Reporter Eli Saslow, in “California drought makes quest for water a consuming grind,” offers a look from Porterville, Calif., and one family’s daily struggle to find enough water to shower, clean the house and drink. It’s a stressful picture.

He profiles Miguel Gamboa and his family as they ration water, which looks murky and unsafe, that they collected from a friend. The 275-gallon tank is only expected to last them a day or two.

Saslow writes:

“For a few days now, they had been without running water in the fifth year of a California drought that had finally come to them. First it had devastated the orchards where Gamboa and his wife had once picked grapes. Then it drained the rivers where they had fished and the shallow wells in rural migrant communities. All the while, Gamboa and his wife had donated a little of their hourly earnings to relief efforts in the San Joaquin Valley and offered to share their own water supply with friends who had run out, not imagining the worst consequences of a drought could reach them here, down the road from a Starbucks, in a remodeled house surrounded by gurgling birdbaths and towering oaks.”

The pictures are also compelling and worth a look.

The story is the newspaper’s latest on the impact of California’s drought, especially on poorer communities. The Post previously examined how the remaining groundwater in those areas now contains increasingly unsafe concentrations of arsenic.

It also offers a stark reminder of the income divide in the United States. As Gamboa and Garcia make do with sponge baths, a neighbor with the means to dig a deeper well – which cost about $40,000 – waters his lawn. Meanwhile, Saslow writes, they live in “another California house with no running water.”

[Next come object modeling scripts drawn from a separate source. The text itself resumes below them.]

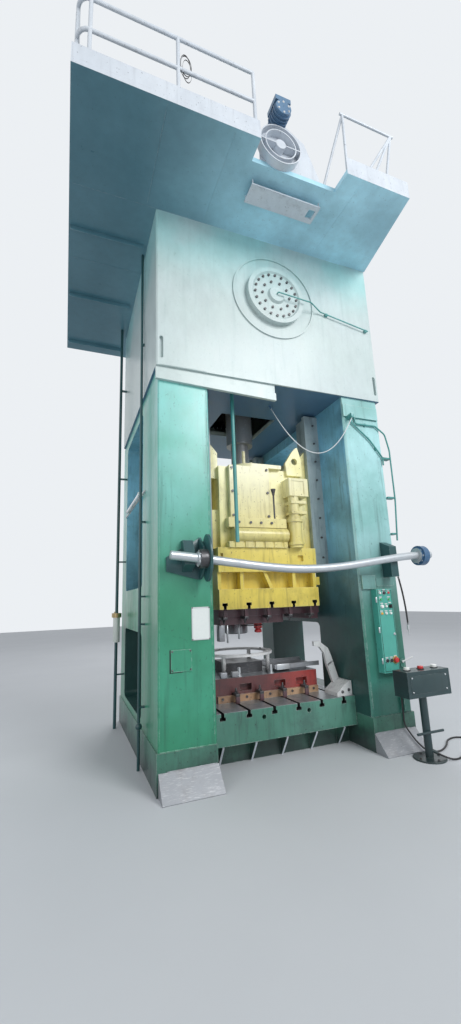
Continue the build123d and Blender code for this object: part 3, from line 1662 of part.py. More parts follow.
# Two-hand pedestal: round plate, post, footrest and a head with three caps on it
with BuildPart() as pedestal:
    post(pedestal_x, pedestal_y, 0, pedestal_plate, pedestal_plate_radius)
    chamfer(pedestal.edges().group_by(Axis.Z)[-1], pedestal_plate / 3)
    post(pedestal_x, pedestal_y, pedestal_plate, head_bottom, post_radius)
    round_x(
        pedestal_y - post_radius - footrest_radius, footrest_height,
        pedestal_x - footrest_length / 2, pedestal_x + footrest_length / 2, footrest_radius,
    )
    box(
        pedestal_x - 2 * footrest_radius, pedestal_x + 2 * footrest_radius,
        pedestal_y - post_radius - footrest_radius, pedestal_y,
        footrest_height - footrest_radius / 2, footrest_height + footrest_radius / 2,
    )
    box(
        head_left, head_left + head_width, head_front, head_front + head_depth,
        head_bottom, head_top,
    )
    gland(cable_route[::-1], post_radius + cable_gland_radius)
    with BuildSketch(Plane.XY.offset(head_top)):
        for cap_x in cap_spots.values():
            with Locations((cap_x, pedestal_y)):
                Circle(cap_radius / 2 + turn_gap)
    extrude(amount=-cap_height, mode=Mode.SUBTRACT)
pedestal.part.label = "pedestal"
export_step(pedestal.part, "parts/pedestal.step")

for name, cap_x in cap_spots.items():
    with BuildPart() as cap:
        post(
            cap_x, pedestal_y, head_top + cap_stroke + turn_gap, head_top + cap_height, cap_radius
        )
        fillet(cap.edges().group_by(Axis.Z)[-1], cap_height / 4)
        post(
            cap_x, pedestal_y, head_top - cap_height + cap_stroke + turn_gap,
            head_top + cap_stroke + turn_gap, cap_radius / 2,
        )
    cap.part.label = name
    export_step(cap.part, f"parts/{name}.step")

# Conduit with a ball valve up the left flank and the air pipe behind it, both with clips
with BuildPart() as flank_pipes:
    post(front_pipe_x, front_pipe_y, 0, deck_bottom, flank_pipe_radius)
    for clip_z in flank_clips:
        clip_face = -crown_half if clip_z > crown_bottom else -frame_half
        box(
            front_pipe_x, clip_face, front_pipe_y - clip_half, front_pipe_y + clip_half,
            clip_z, clip_z + clip_half,
        )
    with Locations((front_pipe_x, front_pipe_y, ball_z)):
        Sphere(2.2 * flank_pipe_radius)
    post(rear_pipe_x, rear_pipe_y, 0, air_head_bottom, air_pipe_radius)
    post(rear_pipe_x, rear_pipe_y, air_head_top, deck_bottom, air_pipe_radius)
    for clip_z in air_clips:
        clip_face = -crown_half if clip_z > crown_bottom else -frame_half
        box(
            rear_pipe_x, clip_face, rear_pipe_y - clip_half, rear_pipe_y + clip_half,
            clip_z, clip_z + clip_half,
        )
flank_pipes.part.label = "flank_pipes"
export_step(flank_pipes.part, "parts/flank_pipes.step")

# Tube lamp along the left flank on its carrier
lamp_x = -frame_half - 2.4 * lamp_tube_radius
with BuildPart() as flank_lamp:
    box(
        -frame_half - lamp_tube_radius, -frame_half, lamp_carrier_front, lamp_carrier_rear,
        lamp_z - lamp_tube_radius / 2, lamp_z + lamp_tube_radius / 2,
    )
    for cap_y in (lamp_front - 2 * clip_half, lamp_rear):
        box(
            lamp_x - lamp_tube_radius, -frame_half, cap_y, cap_y + 2 * clip_half,
            lamp_z - clip_half, lamp_z + clip_half,
        )
    round_y(lamp_x, lamp_z, lamp_front, lamp_rear, lamp_tube_radius)
flank_lamp.part.label = "flank_lamp"
export_step(flank_lamp.part, "parts/flank_lamp.step")

# Two-bowl service unit in the air pipe
with BuildPart() as air_unit:
    for side in (-1, 1):
        post(
            rear_pipe_x, rear_pipe_y + side * bowl_reach, air_head_bottom, air_head_top,
            air_head_radius,
        )
    box(
        rear_pipe_x - air_head_radius / 2, rear_pipe_x + air_head_radius / 2,
        rear_pipe_y - bowl_reach, rear_pipe_y + bowl_reach, air_head_bottom, air_head_top,
    )
    post(
        rear_pipe_x, rear_pipe_y + bowl_reach, air_head_top, air_head_top + clip_half,
        air_head_radius / 2,
    )
    for side in (-1, 1):
        post(
            rear_pipe_x, rear_pipe_y + side * bowl_reach, bowl_bottom, air_head_bottom,
            bowl_radius - air_pipe_radius / 2,
        )
air_unit.part.label = "air_unit"
export_step(air_unit.part, "parts/air_unit.step")

# Cords: the pedestal's cable on the floor, the hanging white cable and the air hose
with BuildPart() as control_cable:
    cord(cable_route, control_cable_radius)
control_cable.part.label = "control_cable"
export_step(control_cable.part, "parts/control_cable.step")

with BuildPart() as white_cable:
    cord(white_route, white_cable_radius)
white_cable.part.label = "white_cable"
export_step(white_cable.part, "parts/white_cable.step")

with BuildPart() as air_hose:
    cord(sagging(*hose_curve), hose_radius)
air_hose.part.label = "air_hose"
export_step(air_hose.part, "parts/air_hose.step")

with BuildPart() as hose_nozzle:
    nozzle_x, nozzle_y, hose_end = hose_curve[2]
    nozzle_top = hose_end - flat_gap
    post(nozzle_x, nozzle_y, nozzle_top - nozzle_length, nozzle_top, hose_radius * 1.4)
    post(
        nozzle_x, nozzle_y, nozzle_top - 2 * nozzle_length, nozzle_top - nozzle_length,
        hose_radius / 2,
    )
hose_nozzle.part.label = "hose_nozzle"
export_step(hose_nozzle.part, "parts/hose_nozzle.step")
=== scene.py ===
"""The looks of the trimming press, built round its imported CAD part."""

import math
import random

import bpy
from mathutils import Matrix, Vector


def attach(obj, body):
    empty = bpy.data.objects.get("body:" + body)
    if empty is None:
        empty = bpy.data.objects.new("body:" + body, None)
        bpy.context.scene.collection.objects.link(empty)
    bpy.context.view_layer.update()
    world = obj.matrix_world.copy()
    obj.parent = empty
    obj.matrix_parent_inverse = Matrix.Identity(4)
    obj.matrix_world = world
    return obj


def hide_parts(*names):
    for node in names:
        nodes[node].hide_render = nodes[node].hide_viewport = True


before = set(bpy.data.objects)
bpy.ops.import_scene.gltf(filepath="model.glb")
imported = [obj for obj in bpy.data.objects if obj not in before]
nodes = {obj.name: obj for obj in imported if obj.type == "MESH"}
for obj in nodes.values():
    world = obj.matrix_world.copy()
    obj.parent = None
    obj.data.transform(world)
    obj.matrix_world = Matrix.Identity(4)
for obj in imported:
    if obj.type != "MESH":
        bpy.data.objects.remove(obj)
scene = bpy.context.scene
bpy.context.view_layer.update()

# Camera at the photograph's viewing angle: place, right, up and view directions
camera_place = Vector((-2.3199, -5.4671, 1.6779))
camera_right = Vector((0.93132105, -0.36239132, -0.03624415))
camera_up = Vector((-0.04256494, -0.20714099, 0.97738469))
camera_ahead = Vector((0.36170338, 0.9087162, 0.20833993))
camera_lens = 14.65


def make_camera():
    data = bpy.data.cameras.new("camera")
    data.sensor_fit = "VERTICAL"
    data.sensor_height = 36
    data.lens = camera_lens
    data.clip_start = 0.05
    data.clip_end = 200
    camera = bpy.data.objects.new("camera", data)
    scene.collection.objects.link(camera)
    turn = Matrix((camera_right, camera_up, -camera_ahead)).transposed().to_4x4()
    camera.matrix_world = Matrix.Translation(camera_place) @ turn
    scene.camera = camera


make_camera()


def sagging(start, pull, end, count):
    """The points of a hanging cord, as in the CAD source."""
    points = []
    for index in range(count + 1):
        t = index / count
        weights = ((1 - t) ** 2, 2 * t * (1 - t), t**2)
        points.append(
            tuple(sum(w * p[k] for w, p in zip(weights, (start, pull, end))) for k in range(3))
        )
    return points


def cord_curve(name, points, radius):
    """A smooth tube along points in millimetres; each point carries the radius, on a depth of 1."""
    data = bpy.data.curves.new(name, "CURVE")
    data.dimensions = "3D"
    data.bevel_depth = 1.0
    data.bevel_resolution = 5
    data.use_fill_caps = True
    spline = data.splines.new("NURBS")
    spline.points.add(len(points) - 1)
    for point, place in zip(spline.points, points):
        point.co = (place[0] / 1000, place[1] / 1000, place[2] / 1000, 1)
        point.radius = radius / 1000
    spline.order_u = 3
    spline.use_endpoint_u = True
    spline.resolution_u = 10
    made = bpy.data.objects.new(name, data)
    scene.collection.objects.link(made)
    return made


def metres(points):
    return [tuple(value / 1000 for value in point) for point in points]


cable_route = [
    (1322, -1396.3, 300), (1322, -1396.3, 240), (1334, -1445, 176), (1352, -1520, 94),
    (1390, -1600, 24), (1450, -1650, 9), (1560, -1660, 9),
    (1740, -1560, 9), (1900, -1420, 9), (2080, -1400, 9), (2150, -1540, 9), (2040, -1680, 9),
    (1840, -1720, 9), (1680, -1820, 9), (1560, -1905, 9), (1420, -1898, 9), (1345, -1810, 60),
]
white_route = sagging((151, -869, 4175), (640, -1140, 2950), (985, -1455, 3900), 12)
hose_route = sagging((1378, -1510, 1888), (1422, -1530, 1620), (1422, -1530, 1335), 5)


def curve_length(points):
    """Length of the rounded line that an order-3 curve takes through its hull, in metres."""
    ends = [Vector(p) for p in metres(points)]
    middles = [ends[0]]
    middles += [(a + b) / 2 for a, b in zip(ends[1:-1], ends[2:-1])]
    middles.append(ends[-1])
    length = 0
    for start, pull, end in zip(middles, ends[1:-1], middles[1:]):
        before = start
        for step in range(1, 21):
            t = step / 20
            here = start * (1 - t) ** 2 + pull * (2 * t * (1 - t)) + end * t**2
            length += (here - before).length
            before = here
    return length


def free_cord(name, points, radius, body, node, far_end, with_pieces=(), **facts):
    made = cord_curve(name, points, radius)
    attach(made, body)
    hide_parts(node)
    round(curve_length(points), 3)
    return made


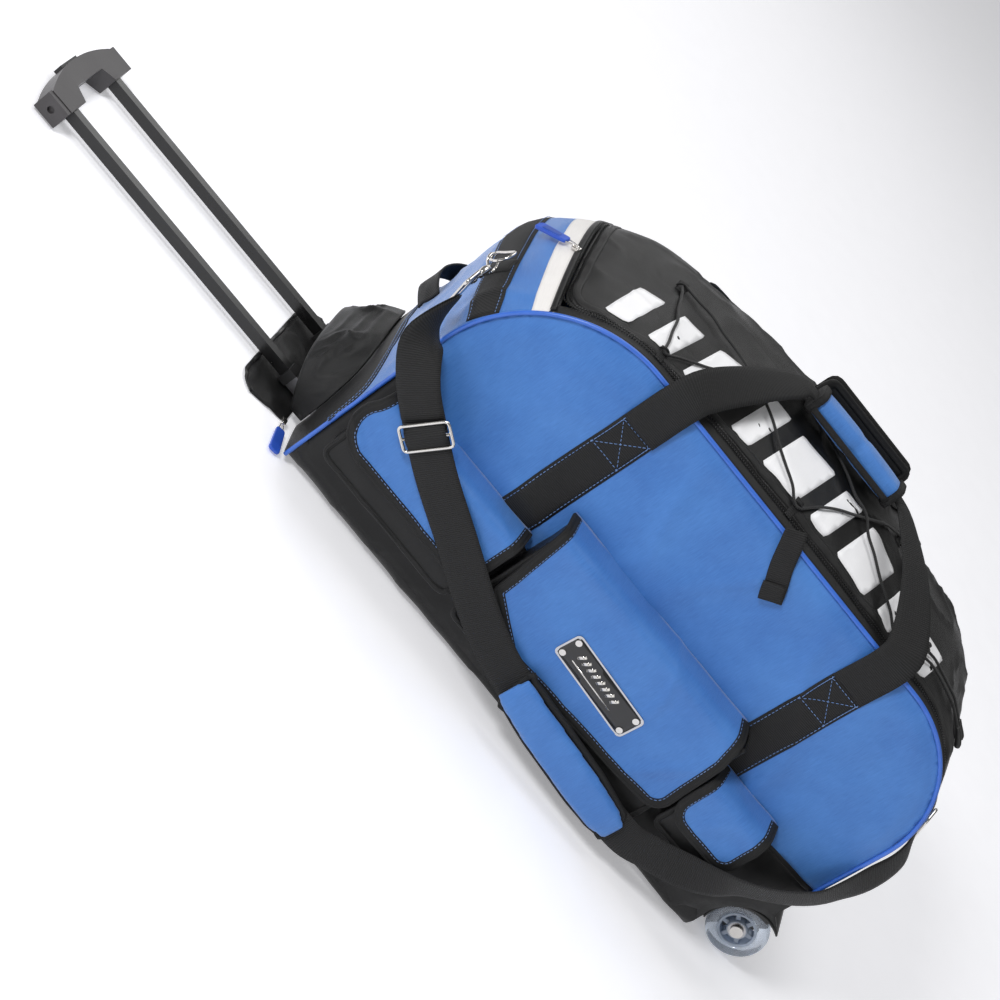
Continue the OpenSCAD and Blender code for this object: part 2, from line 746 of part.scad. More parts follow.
strap_path = [[-192, -166, 282], [-190, -190, 262], [-180, -208, 240], [-150, -218, 213], [-112, -219, 189],
    [-54, -220, 158], [16, -221, 128], [86, -222, 97], [140, -223, 78], [188, -224, 69], [290, -224, 57],
    [401, -223, 50], [443, -221, 61], [481, -221, 79], [512, -221, 99], [538, -217, 120], [565, -210, 139],
    [587, -203, 158], [605, -195, 180], [616, -183, 206], [626, -167, 229], [634, -149, 252],
    [636, -131, 269], [631.6, -112.8, 280.2]];
strap_face = [[0.95, -0.06, 0.17], [0.75, -0.65, 0.1], [0.35, -0.93, 0.05], [0, -1, 0], [0, -1, 0],
    [0, -1, 0], [0, -1, 0], [0, -1, 0], [0, -1, 0], [0, -1, 0], [0, -1, 0],
    [0, -1, 0], [0, -1, -0.05], [0, -1, 0], [0.12, -0.95, -0.18], [0.32, -0.8, -0.4],
    [0.4, -0.77, -0.4], [0.5, -0.77, -0.3], [0.65, -0.7, -0.1], [0.72, -0.65, 0.22], [0.65, -0.7, 0.3],
    [0.7, -0.6, 0.35], [0.75, -0.5, 0.4], [0.85, -0.35, 0.4]];
module shoulder_strap() {
    color("black") ribbon(strap_path, strap_face, web_w, web_t);
}

pad_path = [[188, -230.5, 69], [236, -231, 62], [290, -231, 57], [345, -231, 52], [398, -230, 47]];
module shoulder_pad() {
    color("royalblue") ribbon(pad_path, [for (i = [0:4]) [0, -1, 0]], [52, 58, 60, 58, 40],
        [8, 11, 11, 11, 8]);
}

slider_at = [-98, -224.5, 182];
slider_u = unit([58, 0, -30]);
slider_w = unit([30, 0, 58]);
module strap_slider() {
    color("silver") {
        frame_ring(slider_at, slider_u, slider_w, 30, 58, 2);
        ribbon([for (y = [-25, 25]) local(slider_at, slider_u, slider_w, [0, y, 0])],
            [[0, -1, 0], [0, -1, 0]], 4, 3);
    }
}

// D-ring on the crest band, with the snap hook clipped to it and pointing at the strap
ring_at = [-190, -84, 330];
ring_u = unit([-6, -74, -36]);
ring_w = unit(cross([-0.91, 0, 0.41], ring_u));
module d_ring() {
    p = [for (q = concat([[0, 0], [0, 14]], arc(4, 0, 15, 75, -75, 8), [[0, -14]]))
        local(ring_at, ring_u, ring_w, [q[0], q[1], 0])];
    color("silver") wire_loop(p, 1.8, 6, cross(ring_u, ring_w));
}

hook_at = local(ring_at, ring_u, ring_w, [13, 0, 0]);
// the strap's loop swivels on the hook, so its width has its own direction
loop_axis = unit(cross([-0.98, -0.02, -0.21], ring_u));
module snap_hook() {
    u = ring_u;
    n = cross(ring_u, ring_w);
    color("silver") {
        tube([for (q = concat(arc(10, 1, 9, 140, 0, 8), [[19.2, -2]]))
            local(hook_at, u, n, [q[0], q[1], 0])], 1.8, 8, ring_w);
        tube([local(hook_at, u, n, [19, 0, 0]), local(hook_at, u, n, [52, 0, 0])], 4, 10, ring_w);
        frame_ring(local(hook_at, u, n, [66, 0, 0]), u, loop_axis, 22, web_w + 8, 2);
    }
}

module hook_gate() {
    u = ring_u;
    n = cross(ring_u, ring_w);
    color("silver")
        tube([local(hook_at, u, n, [3, -5, 0]), local(hook_at, u, n, [18, -8, 0])], 1.4, 8, ring_w);
}

end_u = unit([0.07, 0.87, 0.48]);
end_w = unit(cross([0.89, -0.25, 0.33], end_u));
module end_ring() {
    color("silver") frame_ring([633, -95, 290], end_u, end_w, 24, web_w + 6, 2.2);
}

base_board();
base_skin();
skid_rails();
side_panel_near();
side_panel_far();
piping();
gusset_handle_end();
gusset_wheel_end();
white_stripes();
zip_strips();
zip_sliders();
haul_webbing();
front_pocket();
middle_pocket();
rear_pocket();
far_pocket();
handle_garage();
outer_tubes();
tube_brackets();
wheel_housings();
wheel_axles();
wheel_bearings();
ring_webbing();
grab_handle();
d_ring();
end_ring();
shoulder_strap();
strap_slider();
shoulder_pad();
snap_hook();
hook_gate();
inner_tubes();
grip();
grip_caps();
lock_pins();
release_button();
push_rods();
button_springs();
tyre_near();
tyre_far();
hub_near();
hub_far();
lid_panel();
bungee_cord();
bungee_loops();
cord_lock();
cord_lock_plunger();
cord_ends();
near_grip_loop();
near_grip_wrap();
far_grip_loop();
far_grip_wrap();
front_flap();
middle_flap();
rear_flap();
name_plate();
plate_rivets();
garage_flap();
garage_zip_pull();
main_zip_pull();
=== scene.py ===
import math

import bmesh
import bpy
import numpy as np
from mathutils import Matrix, Vector, noise
from mathutils.geometry import delaunay_2d_cdt


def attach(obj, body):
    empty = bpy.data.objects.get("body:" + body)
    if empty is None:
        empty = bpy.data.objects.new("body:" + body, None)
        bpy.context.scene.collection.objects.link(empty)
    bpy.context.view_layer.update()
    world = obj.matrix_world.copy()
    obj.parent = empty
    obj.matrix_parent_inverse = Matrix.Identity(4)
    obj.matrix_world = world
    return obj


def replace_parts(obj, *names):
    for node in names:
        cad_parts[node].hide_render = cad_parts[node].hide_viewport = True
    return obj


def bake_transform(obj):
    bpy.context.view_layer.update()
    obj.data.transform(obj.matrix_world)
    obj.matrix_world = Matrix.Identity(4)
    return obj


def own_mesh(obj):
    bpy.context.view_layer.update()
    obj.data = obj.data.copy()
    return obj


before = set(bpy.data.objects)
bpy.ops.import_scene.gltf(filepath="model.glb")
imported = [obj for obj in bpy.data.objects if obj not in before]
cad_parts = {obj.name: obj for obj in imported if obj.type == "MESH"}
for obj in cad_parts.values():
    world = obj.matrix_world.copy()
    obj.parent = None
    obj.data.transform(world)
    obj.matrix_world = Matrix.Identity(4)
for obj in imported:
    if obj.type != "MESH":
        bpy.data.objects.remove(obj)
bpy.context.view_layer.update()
scene = bpy.context.scene
MM = 0.001

# ---- camera: the bag stands on its base and is turned in the frame ----

AZIMUTH, ELEVATION, ROLL = (math.radians(d) for d in (-12.13, 26.13, 55.86))
AIM = Vector((0.0534, 0, 0.0897))
DISTANCE, LENS = 3.0457, 92.85


def make_camera():
    back = Vector((math.sin(AZIMUTH) * math.cos(ELEVATION), -math.cos(AZIMUTH) * math.cos(ELEVATION),
                   math.sin(ELEVATION)))
    right = Vector((math.cos(AZIMUTH), math.sin(AZIMUTH), 0))
    up = back.cross(right)
    turned_right = right * math.cos(ROLL) + up * math.sin(ROLL)
    turned_up = up * math.cos(ROLL) - right * math.sin(ROLL)
    camera = bpy.data.objects.new("camera", bpy.data.cameras.new("camera"))
    scene.collection.objects.link(camera)
    camera.data.lens = LENS
    camera.data.sensor_width = 36
    camera.data.clip_end = 50
    camera.matrix_world = Matrix.Translation(AIM + back * DISTANCE) @ Matrix(
        (turned_right, turned_up, back)).transposed().to_4x4()
    scene.camera = camera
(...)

He also lists efforts to address the shortage, from community showers, county-run water tanks for residents to fill containers as well as laws that limit the number of residents per house. Could other stories look at what efforts are working and what are not? Is there anything policymakers in Washington – a large core of the Post’s readers are seemingly a world away on the damp East Coast – could realistically do to help Californians?